- _EXTRACTED INFORMATION_
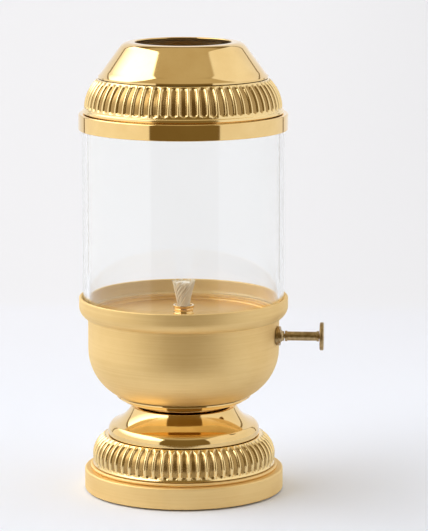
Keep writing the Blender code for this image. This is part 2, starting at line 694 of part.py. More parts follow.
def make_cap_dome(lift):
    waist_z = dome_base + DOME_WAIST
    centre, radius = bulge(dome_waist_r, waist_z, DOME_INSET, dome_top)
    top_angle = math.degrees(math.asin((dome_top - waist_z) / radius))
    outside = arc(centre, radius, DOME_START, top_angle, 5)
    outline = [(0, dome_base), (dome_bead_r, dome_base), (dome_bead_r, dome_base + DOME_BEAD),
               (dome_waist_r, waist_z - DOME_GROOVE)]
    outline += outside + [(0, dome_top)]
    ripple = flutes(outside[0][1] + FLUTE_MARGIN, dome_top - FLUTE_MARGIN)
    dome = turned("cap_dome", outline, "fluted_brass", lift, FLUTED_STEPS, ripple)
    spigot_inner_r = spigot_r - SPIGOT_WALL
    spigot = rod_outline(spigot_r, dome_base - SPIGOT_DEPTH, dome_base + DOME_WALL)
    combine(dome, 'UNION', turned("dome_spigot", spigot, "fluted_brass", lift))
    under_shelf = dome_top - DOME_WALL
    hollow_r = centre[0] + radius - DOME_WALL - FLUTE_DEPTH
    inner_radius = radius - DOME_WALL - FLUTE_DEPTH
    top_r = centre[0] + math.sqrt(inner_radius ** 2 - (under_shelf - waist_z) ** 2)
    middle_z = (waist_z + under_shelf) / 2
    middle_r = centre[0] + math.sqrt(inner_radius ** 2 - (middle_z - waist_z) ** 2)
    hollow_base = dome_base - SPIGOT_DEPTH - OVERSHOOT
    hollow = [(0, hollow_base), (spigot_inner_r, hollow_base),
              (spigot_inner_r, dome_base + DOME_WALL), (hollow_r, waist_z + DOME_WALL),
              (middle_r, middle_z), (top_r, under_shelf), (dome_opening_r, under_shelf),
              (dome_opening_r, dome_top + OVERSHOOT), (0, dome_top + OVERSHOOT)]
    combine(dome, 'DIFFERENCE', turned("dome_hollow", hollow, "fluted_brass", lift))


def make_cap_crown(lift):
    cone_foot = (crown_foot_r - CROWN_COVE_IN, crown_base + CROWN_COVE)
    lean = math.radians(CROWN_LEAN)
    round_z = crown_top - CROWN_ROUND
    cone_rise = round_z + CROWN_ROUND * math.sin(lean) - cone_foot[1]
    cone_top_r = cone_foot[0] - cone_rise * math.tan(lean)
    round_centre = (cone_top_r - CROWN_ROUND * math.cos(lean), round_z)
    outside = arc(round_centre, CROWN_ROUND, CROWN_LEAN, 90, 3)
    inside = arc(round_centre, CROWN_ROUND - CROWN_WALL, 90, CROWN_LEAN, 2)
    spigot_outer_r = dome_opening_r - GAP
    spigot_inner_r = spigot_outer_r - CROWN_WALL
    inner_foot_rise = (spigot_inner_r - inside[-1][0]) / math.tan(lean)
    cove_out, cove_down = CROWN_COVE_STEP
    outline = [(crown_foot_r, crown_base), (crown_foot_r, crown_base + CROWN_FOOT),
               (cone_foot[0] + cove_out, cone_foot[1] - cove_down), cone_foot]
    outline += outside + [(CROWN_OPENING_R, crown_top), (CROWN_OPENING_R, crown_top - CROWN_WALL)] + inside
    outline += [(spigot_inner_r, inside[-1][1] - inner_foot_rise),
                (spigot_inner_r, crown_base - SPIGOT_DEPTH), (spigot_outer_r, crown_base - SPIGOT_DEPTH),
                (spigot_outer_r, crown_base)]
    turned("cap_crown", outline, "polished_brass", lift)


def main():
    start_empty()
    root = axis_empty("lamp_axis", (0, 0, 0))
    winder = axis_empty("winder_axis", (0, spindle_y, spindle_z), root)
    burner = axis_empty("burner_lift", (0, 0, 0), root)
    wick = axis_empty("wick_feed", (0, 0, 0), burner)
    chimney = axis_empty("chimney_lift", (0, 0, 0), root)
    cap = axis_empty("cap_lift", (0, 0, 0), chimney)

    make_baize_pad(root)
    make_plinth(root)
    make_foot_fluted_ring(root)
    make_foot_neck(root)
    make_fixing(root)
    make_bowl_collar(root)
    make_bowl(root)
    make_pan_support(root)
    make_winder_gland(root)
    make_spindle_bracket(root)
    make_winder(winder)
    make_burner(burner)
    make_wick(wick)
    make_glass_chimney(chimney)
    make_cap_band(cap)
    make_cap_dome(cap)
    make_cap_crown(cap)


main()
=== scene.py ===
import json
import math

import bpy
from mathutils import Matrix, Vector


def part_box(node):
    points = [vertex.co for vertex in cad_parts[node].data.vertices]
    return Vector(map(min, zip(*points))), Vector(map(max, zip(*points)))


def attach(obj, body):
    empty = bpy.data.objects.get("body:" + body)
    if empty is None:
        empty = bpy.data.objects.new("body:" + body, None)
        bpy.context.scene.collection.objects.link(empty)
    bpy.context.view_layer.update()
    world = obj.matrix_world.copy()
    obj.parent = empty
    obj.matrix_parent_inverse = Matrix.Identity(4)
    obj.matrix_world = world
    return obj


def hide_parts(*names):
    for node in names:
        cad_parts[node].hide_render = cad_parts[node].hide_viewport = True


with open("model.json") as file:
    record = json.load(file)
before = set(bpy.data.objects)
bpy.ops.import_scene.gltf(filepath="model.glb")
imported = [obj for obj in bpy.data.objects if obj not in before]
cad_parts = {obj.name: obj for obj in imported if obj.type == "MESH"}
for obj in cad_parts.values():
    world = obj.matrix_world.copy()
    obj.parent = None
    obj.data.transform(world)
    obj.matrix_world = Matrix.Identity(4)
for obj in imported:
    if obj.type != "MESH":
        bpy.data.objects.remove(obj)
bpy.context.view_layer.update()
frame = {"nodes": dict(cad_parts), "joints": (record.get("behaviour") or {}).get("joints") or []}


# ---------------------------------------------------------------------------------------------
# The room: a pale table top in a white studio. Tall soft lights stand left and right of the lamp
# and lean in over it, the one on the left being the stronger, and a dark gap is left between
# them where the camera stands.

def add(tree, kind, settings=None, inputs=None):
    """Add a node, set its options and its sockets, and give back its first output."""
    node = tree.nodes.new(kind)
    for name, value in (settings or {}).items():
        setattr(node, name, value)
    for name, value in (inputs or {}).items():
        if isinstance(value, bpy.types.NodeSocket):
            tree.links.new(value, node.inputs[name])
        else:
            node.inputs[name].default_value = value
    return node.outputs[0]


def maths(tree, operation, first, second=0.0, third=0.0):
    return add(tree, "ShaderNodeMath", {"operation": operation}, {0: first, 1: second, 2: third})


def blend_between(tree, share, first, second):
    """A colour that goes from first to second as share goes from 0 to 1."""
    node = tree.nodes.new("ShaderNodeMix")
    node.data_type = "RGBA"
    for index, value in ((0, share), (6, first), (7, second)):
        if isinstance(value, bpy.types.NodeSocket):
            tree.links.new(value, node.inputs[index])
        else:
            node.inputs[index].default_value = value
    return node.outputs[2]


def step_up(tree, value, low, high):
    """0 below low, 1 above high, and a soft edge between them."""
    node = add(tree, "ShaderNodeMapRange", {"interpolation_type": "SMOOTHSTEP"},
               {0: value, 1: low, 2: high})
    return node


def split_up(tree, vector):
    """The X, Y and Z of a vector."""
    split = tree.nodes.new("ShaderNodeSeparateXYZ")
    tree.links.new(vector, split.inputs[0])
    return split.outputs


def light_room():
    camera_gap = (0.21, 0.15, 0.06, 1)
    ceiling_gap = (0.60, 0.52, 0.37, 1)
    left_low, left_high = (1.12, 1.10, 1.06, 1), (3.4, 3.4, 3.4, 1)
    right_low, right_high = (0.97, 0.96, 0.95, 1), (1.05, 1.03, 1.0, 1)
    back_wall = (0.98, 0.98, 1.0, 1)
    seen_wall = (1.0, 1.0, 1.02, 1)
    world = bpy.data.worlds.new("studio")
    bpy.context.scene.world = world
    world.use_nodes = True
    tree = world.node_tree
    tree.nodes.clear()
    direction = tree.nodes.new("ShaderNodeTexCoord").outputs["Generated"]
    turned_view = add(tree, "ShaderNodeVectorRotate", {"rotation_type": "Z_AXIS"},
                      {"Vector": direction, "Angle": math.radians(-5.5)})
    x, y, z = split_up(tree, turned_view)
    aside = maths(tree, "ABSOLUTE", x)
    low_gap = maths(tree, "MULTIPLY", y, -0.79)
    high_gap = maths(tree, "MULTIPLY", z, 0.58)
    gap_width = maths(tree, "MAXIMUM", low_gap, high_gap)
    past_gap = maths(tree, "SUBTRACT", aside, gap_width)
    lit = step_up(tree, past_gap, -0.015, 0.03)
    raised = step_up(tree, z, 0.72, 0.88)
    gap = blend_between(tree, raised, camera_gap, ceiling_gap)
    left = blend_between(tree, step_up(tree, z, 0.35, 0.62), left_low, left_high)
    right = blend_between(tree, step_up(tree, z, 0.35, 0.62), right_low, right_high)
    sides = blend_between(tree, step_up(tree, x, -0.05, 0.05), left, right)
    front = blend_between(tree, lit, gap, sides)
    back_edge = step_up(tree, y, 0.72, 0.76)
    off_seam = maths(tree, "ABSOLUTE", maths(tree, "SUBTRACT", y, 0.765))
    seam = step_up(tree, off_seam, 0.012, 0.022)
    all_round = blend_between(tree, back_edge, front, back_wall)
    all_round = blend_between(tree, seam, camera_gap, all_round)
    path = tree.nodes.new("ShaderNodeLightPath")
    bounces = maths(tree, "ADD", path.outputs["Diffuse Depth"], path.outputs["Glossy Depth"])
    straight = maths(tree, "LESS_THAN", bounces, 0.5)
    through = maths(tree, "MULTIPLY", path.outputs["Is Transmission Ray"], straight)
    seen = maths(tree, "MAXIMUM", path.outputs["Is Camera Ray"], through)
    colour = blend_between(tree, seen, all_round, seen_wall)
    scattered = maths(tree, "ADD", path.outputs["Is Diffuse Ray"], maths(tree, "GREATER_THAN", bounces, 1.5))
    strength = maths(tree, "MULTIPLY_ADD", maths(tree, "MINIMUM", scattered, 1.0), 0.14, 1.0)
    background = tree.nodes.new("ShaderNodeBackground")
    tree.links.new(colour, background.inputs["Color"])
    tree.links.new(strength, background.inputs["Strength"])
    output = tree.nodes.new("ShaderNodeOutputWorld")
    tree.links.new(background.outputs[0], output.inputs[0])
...
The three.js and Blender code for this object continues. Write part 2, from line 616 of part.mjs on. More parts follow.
---
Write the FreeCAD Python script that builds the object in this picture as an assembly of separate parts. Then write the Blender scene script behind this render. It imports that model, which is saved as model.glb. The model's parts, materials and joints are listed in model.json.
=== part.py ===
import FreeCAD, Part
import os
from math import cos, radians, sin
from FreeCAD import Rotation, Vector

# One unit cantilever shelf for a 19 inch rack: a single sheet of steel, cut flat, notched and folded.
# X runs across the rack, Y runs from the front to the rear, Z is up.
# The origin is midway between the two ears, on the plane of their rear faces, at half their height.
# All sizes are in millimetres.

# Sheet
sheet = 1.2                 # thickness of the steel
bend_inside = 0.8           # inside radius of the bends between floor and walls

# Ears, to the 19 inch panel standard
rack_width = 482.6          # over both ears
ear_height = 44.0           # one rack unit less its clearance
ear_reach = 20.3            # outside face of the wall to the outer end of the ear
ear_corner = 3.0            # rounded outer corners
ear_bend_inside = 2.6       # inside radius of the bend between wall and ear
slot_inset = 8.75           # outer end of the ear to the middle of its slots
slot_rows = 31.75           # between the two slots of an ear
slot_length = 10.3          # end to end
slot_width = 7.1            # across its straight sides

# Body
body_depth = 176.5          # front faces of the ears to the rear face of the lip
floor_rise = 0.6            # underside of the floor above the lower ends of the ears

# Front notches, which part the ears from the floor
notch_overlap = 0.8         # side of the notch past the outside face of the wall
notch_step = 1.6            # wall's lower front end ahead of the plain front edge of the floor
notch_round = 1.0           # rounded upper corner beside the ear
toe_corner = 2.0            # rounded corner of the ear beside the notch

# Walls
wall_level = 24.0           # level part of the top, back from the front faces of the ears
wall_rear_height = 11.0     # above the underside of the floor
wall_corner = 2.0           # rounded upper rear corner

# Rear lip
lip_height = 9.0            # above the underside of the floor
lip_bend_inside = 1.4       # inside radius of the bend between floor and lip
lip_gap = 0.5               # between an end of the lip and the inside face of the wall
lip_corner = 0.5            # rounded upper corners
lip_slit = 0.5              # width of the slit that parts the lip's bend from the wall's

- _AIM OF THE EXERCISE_
Give again, word for word, only the lines running from the line with "bpy.context.scene.collection.objects.link(empty)" through the line with "obj.parent = None"; include both of those lines.

- _THE SOLUTION_
        bpy.context.scene.collection.objects.link(empty)
    bpy.context.view_layer.update()
    world = obj.matrix_world.copy()
    obj.parent = empty
    obj.matrix_parent_inverse = Matrix.Identity(4)
    obj.matrix_world = world
    return obj


def hide_parts(*names):
    for node in names:
        cad_parts[node].hide_render = cad_parts[node].hide_viewport = True


with open("model.json") as file:
    record = json.load(file)
before = set(bpy.data.objects)
bpy.ops.import_scene.gltf(filepath="model.glb")
imported = [obj for obj in bpy.data.objects if obj not in before]
cad_parts = {obj.name: obj for obj in imported if obj.type == "MESH"}
for obj in cad_parts.values():
    world = obj.matrix_world.copy()
    obj.parent = None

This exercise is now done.